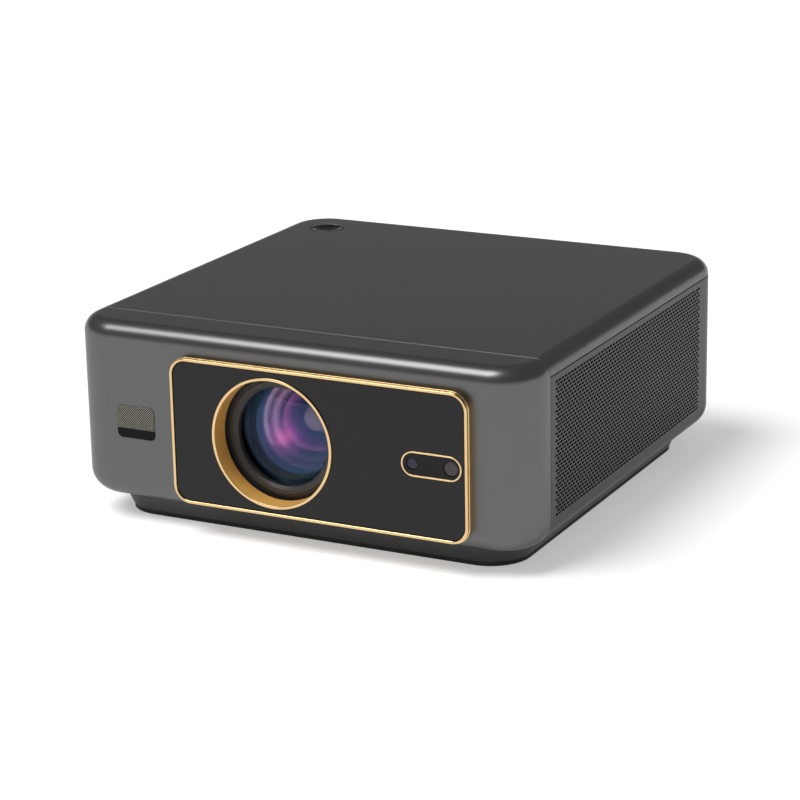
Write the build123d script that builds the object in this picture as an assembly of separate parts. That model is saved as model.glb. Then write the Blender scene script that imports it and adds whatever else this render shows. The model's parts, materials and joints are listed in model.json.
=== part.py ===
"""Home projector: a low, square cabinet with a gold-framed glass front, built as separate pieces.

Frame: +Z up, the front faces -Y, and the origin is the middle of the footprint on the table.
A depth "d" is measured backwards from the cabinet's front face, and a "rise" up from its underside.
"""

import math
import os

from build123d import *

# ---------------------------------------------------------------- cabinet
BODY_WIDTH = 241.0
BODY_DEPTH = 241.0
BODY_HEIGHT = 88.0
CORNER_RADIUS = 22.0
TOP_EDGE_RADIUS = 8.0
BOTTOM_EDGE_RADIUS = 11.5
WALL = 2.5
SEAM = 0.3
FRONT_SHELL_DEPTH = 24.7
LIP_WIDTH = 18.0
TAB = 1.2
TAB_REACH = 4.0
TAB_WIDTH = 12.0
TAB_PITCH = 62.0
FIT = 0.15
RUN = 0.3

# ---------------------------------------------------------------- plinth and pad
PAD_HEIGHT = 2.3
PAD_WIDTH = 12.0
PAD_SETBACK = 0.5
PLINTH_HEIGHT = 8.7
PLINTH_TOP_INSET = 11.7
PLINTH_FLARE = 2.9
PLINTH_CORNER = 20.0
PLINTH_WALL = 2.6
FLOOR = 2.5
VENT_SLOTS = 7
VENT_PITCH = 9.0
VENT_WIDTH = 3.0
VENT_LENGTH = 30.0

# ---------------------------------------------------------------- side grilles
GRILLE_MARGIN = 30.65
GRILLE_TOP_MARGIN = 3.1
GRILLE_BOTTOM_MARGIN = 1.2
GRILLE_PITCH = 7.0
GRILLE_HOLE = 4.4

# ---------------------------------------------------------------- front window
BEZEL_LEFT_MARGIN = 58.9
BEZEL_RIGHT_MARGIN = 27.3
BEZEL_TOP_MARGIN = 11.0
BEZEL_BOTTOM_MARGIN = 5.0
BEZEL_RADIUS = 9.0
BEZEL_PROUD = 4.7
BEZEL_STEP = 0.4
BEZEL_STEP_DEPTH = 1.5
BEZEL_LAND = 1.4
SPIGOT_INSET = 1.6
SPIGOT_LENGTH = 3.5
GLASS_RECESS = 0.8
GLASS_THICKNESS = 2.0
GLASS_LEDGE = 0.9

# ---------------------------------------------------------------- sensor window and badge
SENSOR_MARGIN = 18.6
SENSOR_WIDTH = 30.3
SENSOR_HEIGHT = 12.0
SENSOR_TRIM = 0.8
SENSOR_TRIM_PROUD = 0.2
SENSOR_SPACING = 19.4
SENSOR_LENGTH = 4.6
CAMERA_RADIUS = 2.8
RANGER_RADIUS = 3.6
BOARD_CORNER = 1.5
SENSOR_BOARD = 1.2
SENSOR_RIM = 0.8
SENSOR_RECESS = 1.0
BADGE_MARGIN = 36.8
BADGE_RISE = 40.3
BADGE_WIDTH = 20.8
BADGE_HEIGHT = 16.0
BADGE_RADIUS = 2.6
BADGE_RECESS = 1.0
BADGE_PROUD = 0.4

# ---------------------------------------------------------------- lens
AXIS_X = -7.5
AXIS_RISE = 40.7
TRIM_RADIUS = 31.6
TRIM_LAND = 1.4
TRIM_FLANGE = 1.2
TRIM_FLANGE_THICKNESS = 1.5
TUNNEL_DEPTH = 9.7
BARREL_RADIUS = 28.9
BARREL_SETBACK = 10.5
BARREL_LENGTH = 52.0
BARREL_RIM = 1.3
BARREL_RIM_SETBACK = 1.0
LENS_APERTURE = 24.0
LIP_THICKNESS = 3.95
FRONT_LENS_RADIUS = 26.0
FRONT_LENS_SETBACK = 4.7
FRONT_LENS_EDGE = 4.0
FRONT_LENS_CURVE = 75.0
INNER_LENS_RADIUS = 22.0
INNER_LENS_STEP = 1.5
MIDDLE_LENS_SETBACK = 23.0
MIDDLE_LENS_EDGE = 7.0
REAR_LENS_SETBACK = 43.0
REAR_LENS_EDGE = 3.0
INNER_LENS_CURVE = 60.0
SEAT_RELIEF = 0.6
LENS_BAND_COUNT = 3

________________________

Output all of the data again, exactly.

§ Output:
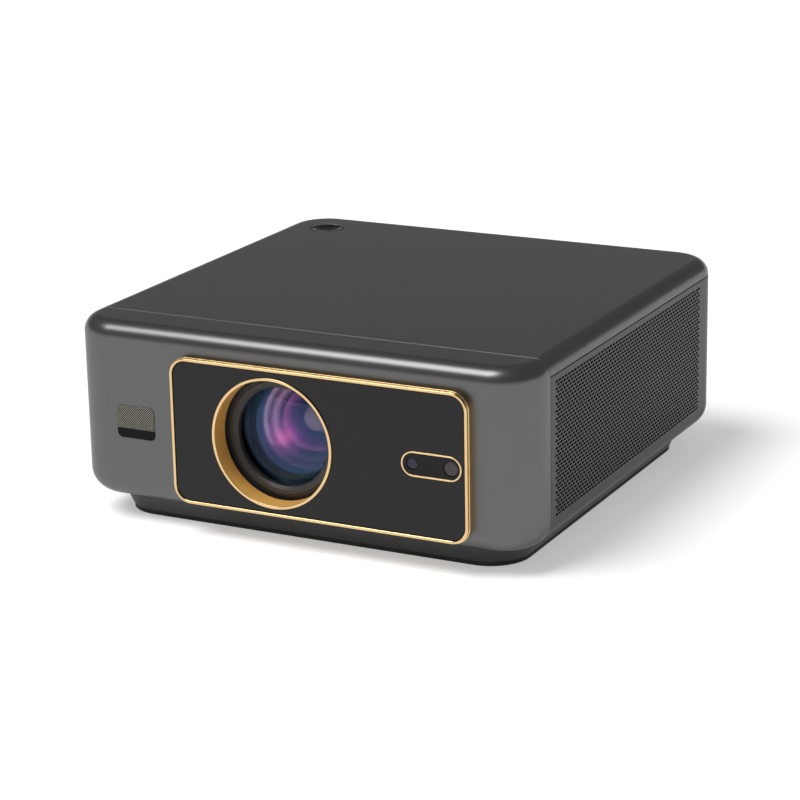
Write the build123d script that builds the object in this picture as an assembly of separate parts. That model is saved as model.glb. Then write the Blender scene script that imports it and adds whatever else this render shows. The model's parts, materials and joints are listed in model.json.
=== part.py ===
"""Home projector: a low, square cabinet with a gold-framed glass front, built as separate pieces.

Frame: +Z up, the front faces -Y, and the origin is the middle of the footprint on the table.
A depth "d" is measured backwards from the cabinet's front face, and a "rise" up from its underside.
"""

import math
import os

from build123d import *

# ---------------------------------------------------------------- cabinet
BODY_WIDTH = 241.0
BODY_DEPTH = 241.0
BODY_HEIGHT = 88.0
CORNER_RADIUS = 22.0
TOP_EDGE_RADIUS = 8.0
BOTTOM_EDGE_RADIUS = 11.5
WALL = 2.5
SEAM = 0.3
FRONT_SHELL_DEPTH = 24.7
LIP_WIDTH = 18.0
TAB = 1.2
TAB_REACH = 4.0
TAB_WIDTH = 12.0
TAB_PITCH = 62.0
FIT = 0.15
RUN = 0.3

# ---------------------------------------------------------------- plinth and pad
PAD_HEIGHT = 2.3
PAD_WIDTH = 12.0
PAD_SETBACK = 0.5
PLINTH_HEIGHT = 8.7
PLINTH_TOP_INSET = 11.7
PLINTH_FLARE = 2.9
PLINTH_CORNER = 20.0
PLINTH_WALL = 2.6
FLOOR = 2.5
VENT_SLOTS = 7
VENT_PITCH = 9.0
VENT_WIDTH = 3.0
VENT_LENGTH = 30.0

# ---------------------------------------------------------------- side grilles
GRILLE_MARGIN = 30.65
GRILLE_TOP_MARGIN = 3.1
GRILLE_BOTTOM_MARGIN = 1.2
GRILLE_PITCH = 7.0
GRILLE_HOLE = 4.4

# ---------------------------------------------------------------- front window
BEZEL_LEFT_MARGIN = 58.9
BEZEL_RIGHT_MARGIN = 27.3
BEZEL_TOP_MARGIN = 11.0
BEZEL_BOTTOM_MARGIN = 5.0
BEZEL_RADIUS = 9.0
BEZEL_PROUD = 4.7
BEZEL_STEP = 0.4
BEZEL_STEP_DEPTH = 1.5
BEZEL_LAND = 1.4
SPIGOT_INSET = 1.6
SPIGOT_LENGTH = 3.5
GLASS_RECESS = 0.8
GLASS_THICKNESS = 2.0
GLASS_LEDGE = 0.9

# ---------------------------------------------------------------- sensor window and badge
SENSOR_MARGIN = 18.6
SENSOR_WIDTH = 30.3
SENSOR_HEIGHT = 12.0
SENSOR_TRIM = 0.8
SENSOR_TRIM_PROUD = 0.2
SENSOR_SPACING = 19.4
SENSOR_LENGTH = 4.6
CAMERA_RADIUS = 2.8
RANGER_RADIUS = 3.6
BOARD_CORNER = 1.5
SENSOR_BOARD = 1.2
SENSOR_RIM = 0.8
SENSOR_RECESS = 1.0
BADGE_MARGIN = 36.8
BADGE_RISE = 40.3
BADGE_WIDTH = 20.8
BADGE_HEIGHT = 16.0
BADGE_RADIUS = 2.6
BADGE_RECESS = 1.0
BADGE_PROUD = 0.4

# ---------------------------------------------------------------- lens
AXIS_X = -7.5
AXIS_RISE = 40.7
TRIM_RADIUS = 31.6
TRIM_LAND = 1.4
TRIM_FLANGE = 1.2
TRIM_FLANGE_THICKNESS = 1.5
TUNNEL_DEPTH = 9.7
BARREL_RADIUS = 28.9
BARREL_SETBACK = 10.5
BARREL_LENGTH = 52.0
BARREL_RIM = 1.3
BARREL_RIM_SETBACK = 1.0
LENS_APERTURE = 24.0
LIP_THICKNESS = 3.95
FRONT_LENS_RADIUS = 26.0
FRONT_LENS_SETBACK = 4.7
FRONT_LENS_EDGE = 4.0
FRONT_LENS_CURVE = 75.0
INNER_LENS_RADIUS = 22.0
INNER_LENS_STEP = 1.5
MIDDLE_LENS_SETBACK = 23.0
MIDDLE_LENS_EDGE = 7.0
REAR_LENS_SETBACK = 43.0
REAR_LENS_EDGE = 3.0
INNER_LENS_CURVE = 60.0
SEAT_RELIEF = 0.6
LENS_BAND_COUNT = 3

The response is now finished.